I'm looking at "A Geometric Paradox" by B. H. Brown, in the May--June 1923 issue of The American Mathematical Monthly, pages 193--195. I think people studied advanced Euclidean geometry a lot more then than they do now. The author writes as if for an audience familiar with such material, and I don't think you'd do that in the Monthly now.
Brown reminds us that "a plane bitangent to a torus cuts it in two circles" (see Villarceau circles). That much I knew. He writes:
begin quote
- A cone of revolution can be inverted into a torus;
- The lines of curvature on a cone of revolution are the rulings and parallel circles;
- The lines of curvature on a torus are the meridian and parallel circles;
- Inversion carries lines of curvature into lines of curvature;
- Inversion carries circles into circles (straight lines being considered circles);
- Inversion preserves angles (except for sign).
If we then invert a cone into a torus, where can we find any circles on the cone to invert into the Villarceau circles?
end quote
So here we certainly have a seeming paradox!
Items 1 and 4 were unknown to me, and I find 1 a bit implausible. I tried unsuccessfully, although not very hard, to visualize it. I wondered where the center of inversion should be.
Then Brown gives some details:
begin quote
The inversion with center $(0,0,i)$ and power $-2$, whose equations are $$ \begin{array}{l} \bar x = \dfrac{-2x}{x^2+y^2+(z-i)^2}, \qquad \bar y=\dfrac{-2y}{x^2+y^2+(z-i)^2} \\[6pt] \bar z = i+\dfrac{-2(z-i)}{x^2+y^2+(z-i)^2} = \dfrac{i(x^2+y^2+z^2+1)}{x^2+y^2+(z-i)^2} \end{array}\tag{1} $$ will carry the (imaginary) cone $$ \bar x^2 + \bar y^2 + \frac12\bar z^2 =0\tag{2} $$ into the real torus $$ (x^2+y^2+z^2+1)^1 = 8(x^2+y^2).\tag{3} $$
end quote
I hadn't expected complex numbers to enter in this way, and without some context I'd have guessed that the manifold that he calls an imaginary cone would be a $2$-dimensional manifold over $\mathbb C$ if $\bar x,\bar y,\bar z$ are allowed to be in $\mathbb C$. But the context suggests otherwise. As nearly as I can GUESS, we should have $\bar z$ being real and $\bar x,\bar y$ being pure imaginaries, so that the circle of negative radius $-\bar z/\sqrt{2}$ would be a $1$-dimensional manifold over $\mathbb R$ not over $\mathbb C$, and thus topologically what we normally call a circle.
1. Does my GUESS make sense?
2. Is this way of doing inversive geometry in $\mathbb R^3$ by using polynomials in $\mathbb C[\bar x,\bar y,\bar z]$ in any sense a standard thing? (Brown seems to treat it as standard, so I'd guess people familiar with what went on in geometry in those days might think of it as somewhat standard.)

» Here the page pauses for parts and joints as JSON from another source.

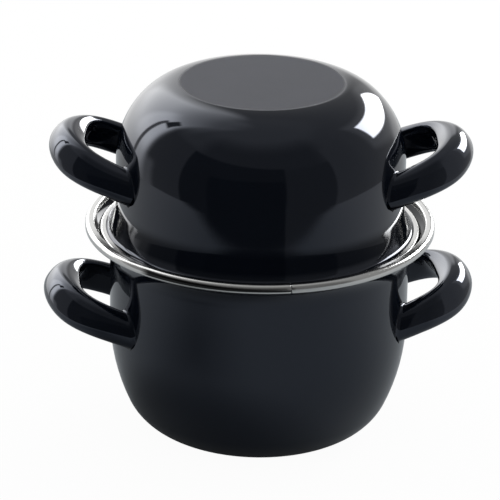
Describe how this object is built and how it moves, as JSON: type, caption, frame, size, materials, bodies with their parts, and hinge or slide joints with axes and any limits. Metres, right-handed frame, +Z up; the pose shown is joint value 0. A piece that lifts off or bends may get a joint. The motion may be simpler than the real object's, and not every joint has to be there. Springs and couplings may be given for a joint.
{
  "type": "mussel pot",
  "caption": "Black enamelled round pot with loop handles, lidded by a shallower bowl turned upside down that has loop handles of its own and can hold the empty shells.",
  "frame": {"origin": "middle of the pot's flat base, which stands on the table", "axes": "+X runs through the right-hand pot handle, +Y away from the viewer, +Z up along the axis of pot and lid"},
  "size_m": [0.2284, 0.1842, 0.1913],
  "materials": {
    "black_enamel": "gloss vitreous enamel on deep drawn steel sheet",
    "bright_steel": "bright rolled stainless steel"
  },
  "bodies": {
    "root": {"pot_body": "black_enamel", "pot_rim_band": "bright_steel", "pot_handle_left": "black_enamel", "pot_handle_right": "black_enamel", "lid_bowl": "black_enamel", "lid_rim_band": "bright_steel", "lid_handle_left": "black_enamel", "lid_handle_right": "black_enamel"}
  },
  "joints": []
}
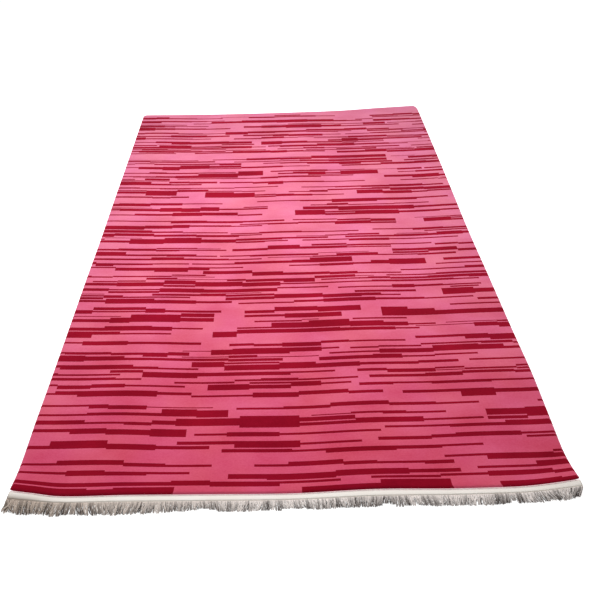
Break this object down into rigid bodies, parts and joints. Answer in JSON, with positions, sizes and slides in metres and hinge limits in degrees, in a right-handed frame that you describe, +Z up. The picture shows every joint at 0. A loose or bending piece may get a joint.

Note added on the evening of October 8th: The sort of metric geometry I've seen in $\mathbb C^n$ involves an inner product that's linear in one variable and conjugate-linear in the other, so that $\mathbb C^n$ becomes isometric to $\mathbb R^{2n}$. Later in this paper than the part I quoted, Brown writes:
[ . . . ] the inverses of one system of Villarceau circles are given as the intersections of the cone and the planes$$ x+iy=c;\qquad c\ne0,\tag{7} $$ and of the other system by the cone and the planes $$ x-iy=c;\qquad c\ne0,\tag{8} $$
This makes it look as if these are supposed to be circle on the "cone" $x^2+y^2+\frac12z^2=0$ in $\mathbb C^3$. So I'm wondering if Brown intended these "circles" to be $2$-manifolds? And how does one think about metric geometry, including things like curvature and angles, in such a setting? And is it only in that sort of setting that a cone of revolution can be inverted into a torus?